"What is called Heaven": identity in Sandra Cisneros's 'Woman Hollering Creek.'

Studies in Short Fiction, Summer, 1994 by Jeff Thomson

The movie ends. The Lights go on. Somebody picks us up . . . carries us in the cold to the car that smells like ashtrays. . . . [B]y now were awake but it's nice to go on pretending with our eyes shut because here's the best part. Mama and Papa carry us upstairs to the third-floor where we live, take off our shoes and cover us, so when we wake up it's Sunday already, and we're in our beds and happy. (13)

The satire is so subtle that one is led to believe the girls and perhaps even her parents do not see the films as stereotypes that limit their ability to be accepted in the white world, but the reader is obviously meant to.

Similarly, in "Barbie-Q" Cisneros attacks artificial feminine stereotypes that are epitomized in every Barbie doll. The narrator and her companion play Barbies with two basic dolls and an invisible Ken (again a comment on the absence of male figures in the culture) until there's a sale on smoke damaged dolls. When the girls are able to buy an assortment of new dolls, Cisneros asks, in a bitingly satiric tone, "And if the prettiest doll, Barbie's MOD'ern cousin Francie . . . has a left foot that's melted a little - so? If you dress her in her new |Prom Pinks' outfit, satin splendor with matching coat, gold belt, clutch and hair bow included, so long as you don't lift her dress, right - who's to know?" (16). Cisneros is both attacking and acknowledging the depths our culture goes to in an attempt to hide women's assumed "faults" - not the least of which is the fact that her very sexuality is assumed to be based around the idea of the lack of a penis, as is winked at in Cisneros's linguistic raising of the dress. It is men whose theories and intellectual models have defined women as flawed, but it is also women who perpetuate that myth by buying Barbies for their daughters, in essence supporting male theory through their actions. The responsibility of both men and women for the system that keeps women confined in partial identity is a theme Cisneros will return to again and again. Ultimately, the female characters who escape this system are those who have assimilated characteristics of both sexes.

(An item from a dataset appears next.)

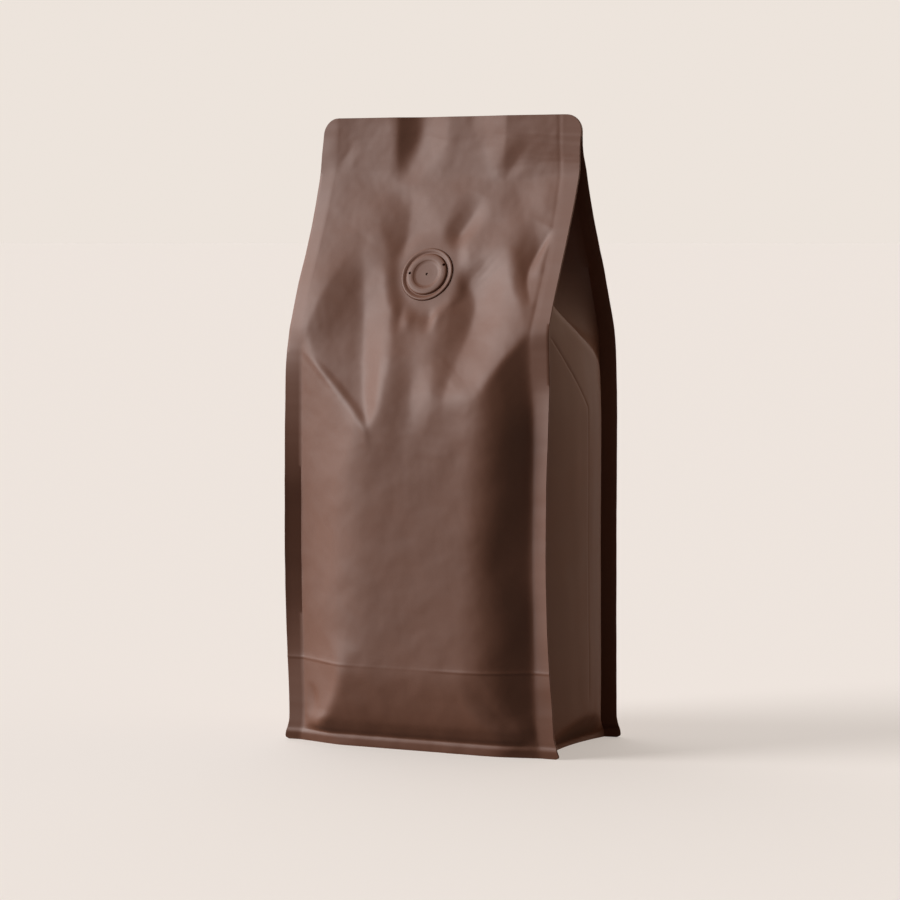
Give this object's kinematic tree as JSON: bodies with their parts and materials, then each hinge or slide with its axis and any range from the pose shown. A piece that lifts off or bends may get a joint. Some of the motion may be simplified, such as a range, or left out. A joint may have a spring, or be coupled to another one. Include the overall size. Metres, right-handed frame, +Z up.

Perhaps exploring a similar situation from a different angle, Salvador late or Early" examines a social system that is not inherently feminine, but because of the absence of masculine figures one must assume its problems and their solutions are left to the resources of women. Like "Alice Who Sees Mice" from Mango Street, in which the title character must rise early and make her father's lunchbox tortillas after the death of her mother, "Salvador Late or Early", is a reworking of one of Cisneros's favorite tropes: children who have lost their childhood. Salvador is "a boy who is no one's friend"; he is a boy trying to be his father, trying to take care of the younger children while his mother "is busy with the business of the baby" (10). Salvador "inside that wrinkled shirt, inside the throat that must clear itself and apologize each time it speaks, inside that forty-pound body of a boy with its geography of scars, its history of hurt . . . is a boy like any other" (10-11). Cisneros's suggestion that the loss of childhood is normal and common is probably the most damning social criticism of all. She indicts everyone for the common failure of not protecting children from the horrors of the adult world.